Starting from January 1, 2025, a new List of Taxpayers Subject to Monitoring came into effect, including 356 companies with their names and Business Identification Numbers (BINs).

According to Article 130 of the Tax Code, monitoring applies to large taxpayers, representing commercial organizations (excluding state-owned enterprises) with the highest aggregate annual income before adjustments. The document was approved by Order No. 798 of the Minister of Finance of the Republic of Kazakhstan dated December 4, 2024, and became effective on January 1, 2025.

On the same day, amendments to the tax legislation also came into force, including an increase in tax rates and social contributions.

  • The rate of social contributions increased from 3.5% to 5%.
  • Social contributions now also apply to civil-law contracts, which were previously used to optimize tax payments.
  • The social tax increased from 9.5% to 11%.
  • Mandatory employer pension contributions rose from 1.5% to 2.5%.
  • The rate of mandatory employee pension contributions under the unified payment scheme will be 10.5%, while social contributions will amount to 18.9%.
  • The overall unified payment rate increased to 23.8% (previously 21.5%).

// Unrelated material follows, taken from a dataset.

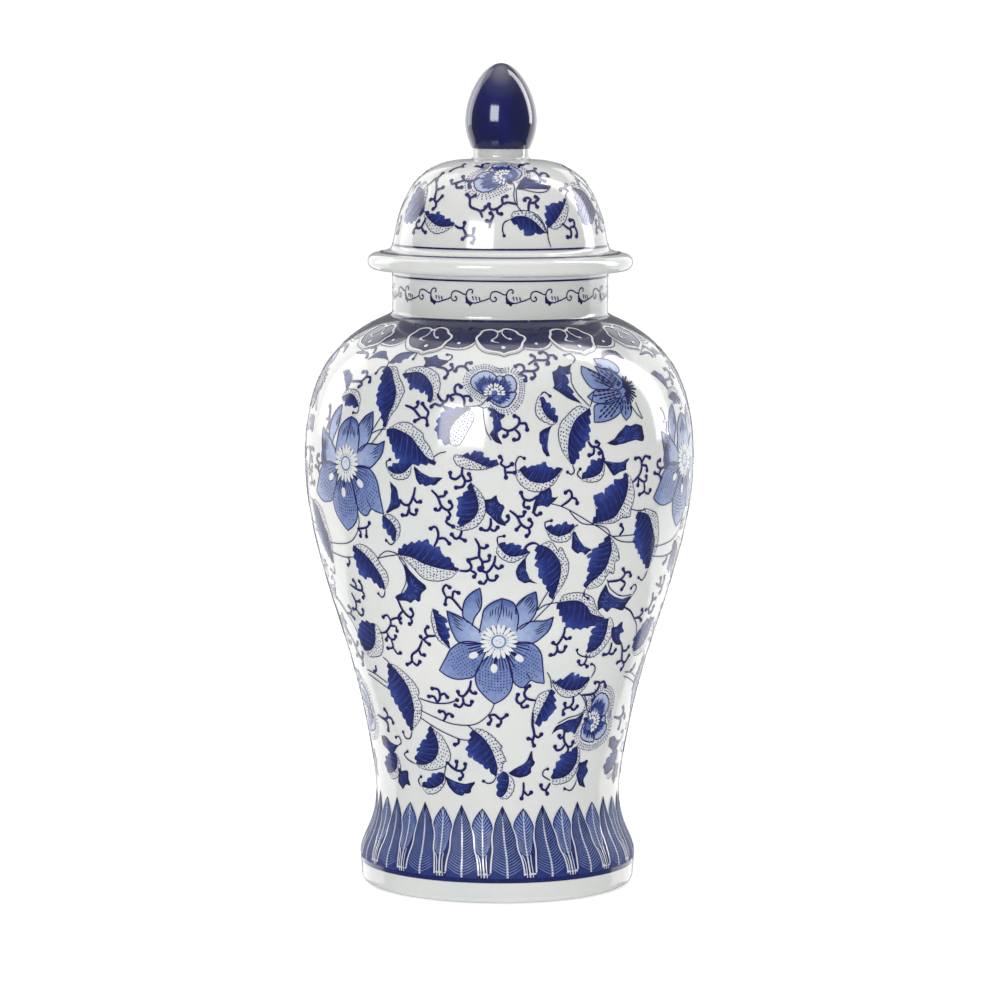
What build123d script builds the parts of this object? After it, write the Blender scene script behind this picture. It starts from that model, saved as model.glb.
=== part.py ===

The monthly calculated index (MCI) in 2025 increased from 3,692 KZT to 3,932 KZT. The minimum monthly wage remains unchanged at 85,000 KZT.

The increase in MCI affects:

  • deduction amounts for personal income tax (PIT) and corporate income tax (CIT);
  • maximum limits of mandatory contributions and payments (MPC, SC, MSHIС, MSHID);
  • amounts of fines, state duties, and other payments.

Tax regimes and changes in rates:

  • Corporate Income Tax (CIT) remains at 20%.
  • The rate for bookmakers and the gambling industry may increase to 25%. A similar increase is being considered for the banking sector.
  • For enterprises in the social sector and manufacturing industry, the tax will be reduced to 10%.
  • Agricultural producers will pay tax at a rate of 3% of income.
  • The dividend tax rate will be reduced from 10% to 5% to improve the investment climate.
  • Incentives will be provided to investors financing science, mineral extraction, and production.

Three special tax regimes:

  • Self-employed regime – a unified minimum payment of 4% for those whose income does not exceed 1.25 million KZT per month.
  • Farmers’ regime – instead of a unified land tax, PIT will apply.
  • Small business regime – the simplified declaration tax of 3% will be combined with the retail tax.
    • If services are provided to individuals – 2%. If services are provided to legal entities – 8%. Maximum annual income – 500 million KZT.

These changes are aimed at optimizing the tax system, enhancing investment attractiveness, and ensuring transparency of tax payments.